“Hey, all you cool cats and kittens. Senator Sassafras here. You can call me that. It’s all right. I’m the cool Senator.

“Y’know what’s not cool, though? China, and their policy of releasing bioweapons into airports because they think it’s funny. And I think that’s the biggest problem I have with them. When America releases bioweapons, it’s for the greater good. But China’s just amusing itself. Rook at the gaijin! They die with mayonnaise! Inka dinka doo, inka dinka doo. That’s what that language sounds like to me. Inka dinka doo. I got a theory that they’re just making that crap up to be dicks, and when they’re alone they speak English or Spanish or whatever. It’s not racist to say that some languages are worse than others. It’s just observation.

“Anyhoo, they screwed you royal, kids. Surprised that any of you can sit down what with all the ass-pounding you’ve taken this year. You probably all look like gibbons back there. Bright-red giant asses, man. That’s your generation. You call it being ‘thicc,’ but you’re all just fat little fucks. Maybe the cushion helped ease the pushing? I’ve heard that, but God I hate looking at you young people and your rolls of sloth.

“You won’t miss high school. Most of your friends are gonna end up on meth, anyway. Shit, it’s Nebraska. If it wasn’t for meth, there’d be no reason at all to stay here. You’re gonna lose some of your friends to thresher accidents, possibly meth-related. We had a kid in my class, Donnie Milsap, who just disappeared. Got in his truck, left the bar, never got home. I think Donnie got Communioned, and a lot of people agree with me. So what I’m saying is: Your choices are meth or aliens.

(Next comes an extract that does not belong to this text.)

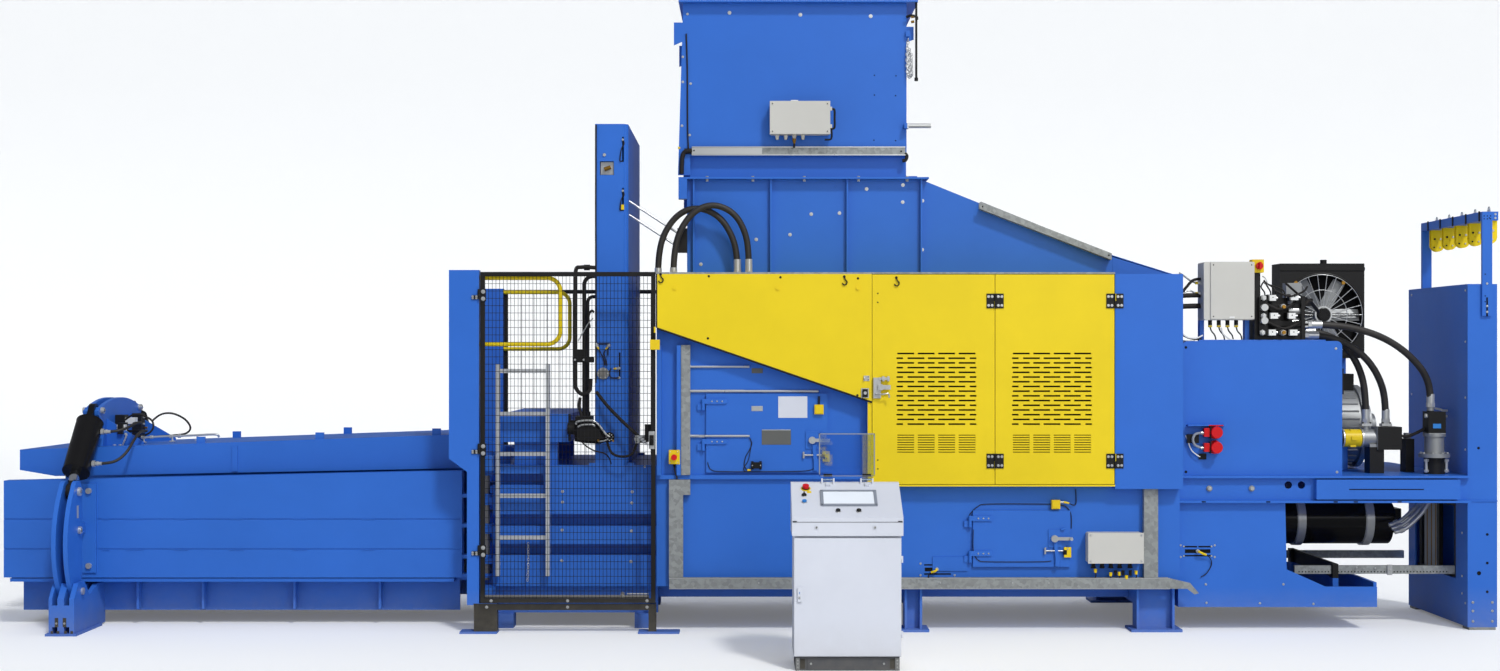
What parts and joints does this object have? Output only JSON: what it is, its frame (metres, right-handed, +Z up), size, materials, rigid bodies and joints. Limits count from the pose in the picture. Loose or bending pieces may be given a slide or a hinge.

“Some of you are gonna become hobos. You’ll get into adventures, eat beans, and have a secret glyph language. You’ll have freedom and autonomy and untreated syphilis contracted from hobo whores. A few of you are gonna be hobo whores.

“Not gonna lie to you, kids: This sucks. When I was your age, I was Mr. Tugger. You heard of the Tiger King? I was the Tugger King. The Lord said one must not fornicate before marriage, but He didn’t say anything about a well-executed beef stroking-off. Girls liked to do it, and I liked getting it done. Reach on in, I’d say. That was a childhood, but you poor bastards have no one to jerk you off. Man, that’s a rough one.

“We had beer bashes, too. Get a couple kegs, invite a couple weird kids to ritualistically humiliate, some light rape. We just called that ‘Friday Night,’ man. We’d blast Van Halen and get nuts. I don’t know what you little queers are listening to nowadays. It sounds like gay robot music. What happened to guitar solos, man? That’s why everyone thinks you kids are fags. Listen to some freaking Maiden, why don’t you?

“Don’t worry about the economy, though. It’ll pick up once we go to war with China. You’re gonna be going to war with China. Congratulations. Funny thing about those $1200 checks that everyone got: Cashing them means you enlisted in the service. We’re just gonna throw you at the Chinese. Total ‘Drown ’em in blood’ strategy.

“Oh, hey: If any of your grandparents died, that’s too bad. You’ll get through it.”

 

 

My version is no more than sightly worse than the actual address, and you don’t have to stare at unshaven Ben Sasse, who has reached Jay Cutler/Ben Affleck heights of “White Guy With No Fucks” status.